Since we're approaching prime sweet corn season, we could all use a refresher on how to pick the freshest when pawing through a bin of sweet corn on the side of the road or supermarket. But I didn't want to just go by what my mom told me, so I asked cookbook author and Williamstown resident Jennifer Trainer Thompson for her tips for picking out corn, too, now that the season is upon us.

Here are her five sweet tips for buying the best sweet corn:

1 Fight the urge to peel: Don't peel back the husk. Apparently, this dries out the kernels, and people find it rude. Thompson says she'll only do it if she sees others have. This seems understandable — other customers probably don't want to buy manhandled corn.


2 Read between the corn silk: Look at the tassels. If the corn silk is brown, dried out, or black and slimy, the ears are probably on the older side. Corn keeps for a while, but like everything, it's better to buy fresh.

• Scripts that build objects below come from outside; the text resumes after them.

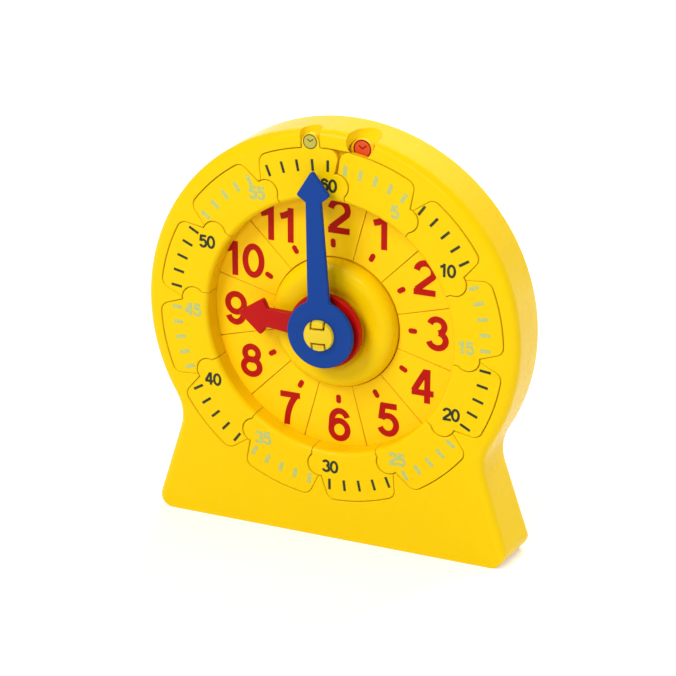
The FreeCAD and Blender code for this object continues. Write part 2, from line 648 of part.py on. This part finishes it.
def idler_gear():
    """Compound gear below the centre: its wheel meets the minute pinion and its pinion the hour wheel."""
    centre = (0.0, -IDLER_AT)
    # The arbors' gears have a tooth at the top, so by their even counts one at the bottom too
    gear = prism(gear_path(IDLER_WHEEL, 0.5, centre), *FAST_GEAR)
    gear = gear.fuse(prism(gear_path(IDLER_PINION, 0.5, centre), HOUR_GEAR[0], FAST_GEAR[0] + 0.1))
    return gear.cut(disc(IDLER_POST_R + RUNNING, -20, 20, centre)).removeSplitter()


save("front_case", front_case())
save("rear_cover", rear_cover())
save("case_screws", case_screws())
save("minute_arbor", minute_arbor())
save("minute_hand", minute_hand())
save("hour_hand", hour_hand())
save("hour_wheel", hour_wheel())
save("idler_gear", idler_gear())
for minute in range(5, 65, 5):
    save(f"minute_link_{minute:02d}", minute_link(minute))
for hour in range(1, 13):
    save(f"hour_tile_{hour:02d}", hour_tile(hour))
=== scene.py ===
import json
import math

import bpy
import numpy as np
from mathutils import Matrix, Vector


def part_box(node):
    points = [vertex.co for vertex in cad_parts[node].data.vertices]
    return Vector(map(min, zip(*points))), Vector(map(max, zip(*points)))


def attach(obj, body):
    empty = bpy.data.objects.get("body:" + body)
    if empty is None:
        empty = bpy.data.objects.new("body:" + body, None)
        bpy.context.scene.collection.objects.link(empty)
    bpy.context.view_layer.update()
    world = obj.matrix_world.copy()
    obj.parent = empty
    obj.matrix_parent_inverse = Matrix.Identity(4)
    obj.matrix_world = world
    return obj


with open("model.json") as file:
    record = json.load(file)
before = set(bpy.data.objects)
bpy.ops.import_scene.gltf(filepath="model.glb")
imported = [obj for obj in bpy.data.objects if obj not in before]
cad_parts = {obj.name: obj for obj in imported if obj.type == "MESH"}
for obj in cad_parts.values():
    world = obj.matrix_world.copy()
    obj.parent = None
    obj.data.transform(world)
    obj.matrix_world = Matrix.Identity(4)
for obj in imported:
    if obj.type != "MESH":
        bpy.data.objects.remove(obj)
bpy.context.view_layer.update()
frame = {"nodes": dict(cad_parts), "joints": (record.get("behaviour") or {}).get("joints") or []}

# The dial: every depth on the clock is counted back from the flat front of the case, and every place on
# the dial from the axis of the hands, which the frame gives. The circle through the middle of the minute
# bars is what the dial is laid out from: the axis stands 1.356 of its radius above the foot.
mm = 0.001
axis_height_in_circles = 1.356
front_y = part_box("front_case")[0][1]
hands_joint = next(joint for joint in frame["joints"] if joint["name"] == "minute_spin")
dial_z = hands_joint["pos_m"][2]
mark_circle = dial_z / axis_height_in_circles


def on_dial(clock, radius):
    """x and z of a place on the dial, radius times the sine and cosine of its clock angle in degrees."""
    a = np.radians(clock)
    return np.stack([radius * np.sin(a), radius * np.cos(a) + dial_z], axis=-1)


# Studio: the clock stands on white paper that runs out of sight. A soft lamp at its upper left is the main
# light, and weaker ones in front, at the right and behind open the shadows, with the light that white walls
# send back. The camera is a long lens to the right of the dial and above it.
camera_turn = math.radians(23.63)
camera_rise = math.radians(21.15)
camera_roll = math.radians(0.18)
camera_from_dial = Vector((5.5754, -12.5871, 5.2675)) * mark_circle
focal_pixels = 2500.0
photo_width = 676.0

lens = bpy.data.cameras.new("lens")
lens.sensor_width = 36.0
lens.lens = lens.sensor_width * focal_pixels / photo_width
lens.clip_end = 20.0
camera = bpy.data.objects.new("camera", lens)
camera.location = Vector((0.0, front_y, dial_z)) + camera_from_dial
turned = Matrix.Rotation(camera_turn, 3, "Z")
tipped = Matrix.Rotation(math.pi / 2 - camera_rise, 3, "X")
rolled = Matrix.Rotation(camera_roll, 3, "Z")
camera.rotation_euler = (turned @ tipped @ rolled).to_euler()
bpy.context.scene.collection.objects.link(camera)
bpy.context.scene.camera = camera
bpy.context.scene.view_settings.view_transform = "Standard"


def lamp(name, place, size, watts, mirrored=True):
    """Square soft lamp at place that shines towards the dial; unless mirrored it makes no highlights."""
    light = bpy.data.lights.new(name, "AREA")
    light.shape = "SQUARE"
    light.size = size
    light.energy = watts
    thing = bpy.data.objects.new(name, light)
    thing.location = place
    thing.rotation_euler = (Vector((0.0, 0.0, dial_z)) - Vector(place)).to_track_quat("-Z", "Y").to_euler()
    thing.visible_glossy = mirrored
    bpy.context.scene.collection.objects.link(thing)


def seen_rays(tree):
    """1 for rays that show a thing, straight, in a shine or through glass, and 0 for rays that only light."""
    ray = tree.nodes.new("ShaderNodeLightPath")
    shown = ray.outputs["Is Camera Ray"]
    for kind in ("Is Glossy Ray", "Is Transmission Ray"):
        either = tree.nodes.new("ShaderNodeMath")
        either.operation = "MAXIMUM"
        tree.links.new(shown, either.inputs[0])
        tree.links.new(ray.outputs[kind], either.inputs[1])
        shown = either.outputs[0]
    return shown


lamp("key_lamp", (-0.42, -0.86, 1.02), size=0.55, watts=11.6)
lamp("front_lamp", (0.12, -1.34, 0.72), size=0.22, watts=3.8)
lamp("right_lamp", (1.35, 0.05, 0.55), size=0.90, watts=6.2, mirrored=False)
lamp("back_lamp", (0.10, 0.75, 0.80), size=0.70, watts=9.0, mirrored=False)

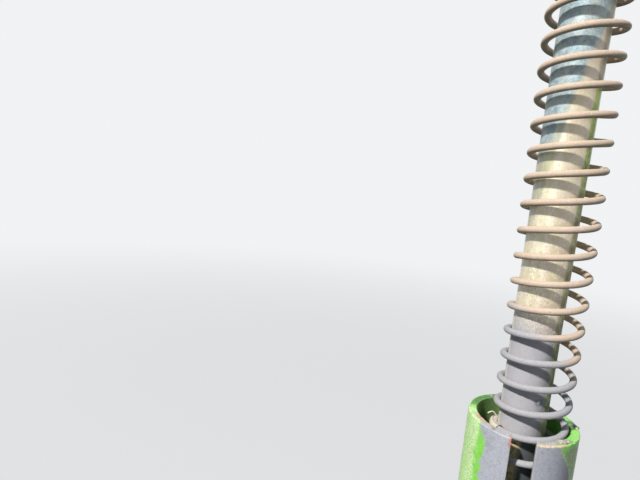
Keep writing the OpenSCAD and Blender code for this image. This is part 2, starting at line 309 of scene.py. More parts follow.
def zinc_rod():
    """The rod tube: bluish zinc darkened by painted shade, cream chromate below it with painted highlights
    and shade, a matt grey coat, a painted green reflection down the right side, and brown inside the guide
    with painted shade.
    """
    g = Paint("zinc_rod")
    height = g.above_rim()
    around = g.round_z()
    turn = g.sideways(ROD_R)
    blotch = g.noise(15, 5, 0.62)
    cloud = g.noise(5, 5, seed=6)
    fine = g.noise(1.3, 4)
    grain = g.noise(0.6, 3)
    streak = g.noise(6, 5, 0.65, g.stretch(g.place, (1, 1, 0.08)))
    scrape = g.noise(2.6, 6, 0.78, g.stretch(g.place, (1, 1, 0.45)), seed=2)

    # Plating: blue at the top, darkened by painted shade, cream below it with painted highlights and
    # painted shade
    shaded_blue_zinc = g.mix(g.step(cloud, 0.35, 0.65), (0.26, 0.36, 0.42), (0.5, 0.63, 0.64))
    shaded_blue_zinc = g.tint(shaded_blue_zinc, g.step(blotch, 0.5, 0.64), 0.45, (0.62, 0.6, 0.52))
    shaded_blue_zinc = g.tint(shaded_blue_zinc, g.step(grain, 0.52, 0.6), 0.55, (0.22, 0.26, 0.31))
    shaded_blue_zinc = g.tint(shaded_blue_zinc, g.step(grain, 0.46, 0.38), 0.55, (0.72, 0.78, 0.78))
    cream = g.mix(blotch, (0.66, 0.58, 0.41), (0.82, 0.74, 0.56))
    # Painted highlight: a near-white band left of the front of the rod, standing for the light's sheen.
    painted_highlight = g.band(around, -50, -36, 4, -14)
    cream = g.tint(cream, painted_highlight, 0.85, (0.93, 0.885, 0.71))
    cream = g.tint(cream, g.step(streak, 0.47, 0.66), 0.55, (0.66, 0.61, 0.3))
    olive = g.times(g.step(streak, 0.42, 0.56), g.step(height, 190, 120))
    cream = g.tint(cream, olive, 0.35, (0.6, 0.63, 0.29))
    # Pinker and darker towards the right: a pink tone of the chromate, partly painted shade on the side
    # turned from the light.
    pink_and_right_shade = g.times(g.step(turn, -25, 30), g.step(g.noise(2.2, 5, 0.75, seed=8), 0.36, 0.62))
    cream = g.tint(cream, pink_and_right_shade, 0.6, (0.74, 0.55, 0.42))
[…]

3 Consider the source: "I judge a corn by its cover," Thompson said. "I go to a reliable farmstand — or if it's a cute no-nonsense little makeshift stand by the side of the road, with an honors system box, I suspect the corn has probably been picked that day and is good."

4 Get hands on: Feel for kernels. You can feel for plump corn kernels through the husk; just press around lightly with your fingers. You want to feel for firm, fat kernels, no gaps.

5 Inspect the husk: "If the stalk looks wilted or a bit dented, I tend to avoid it," Thompson said. "I try to envision that husk on the stalk, and me picking it, and what it would look like."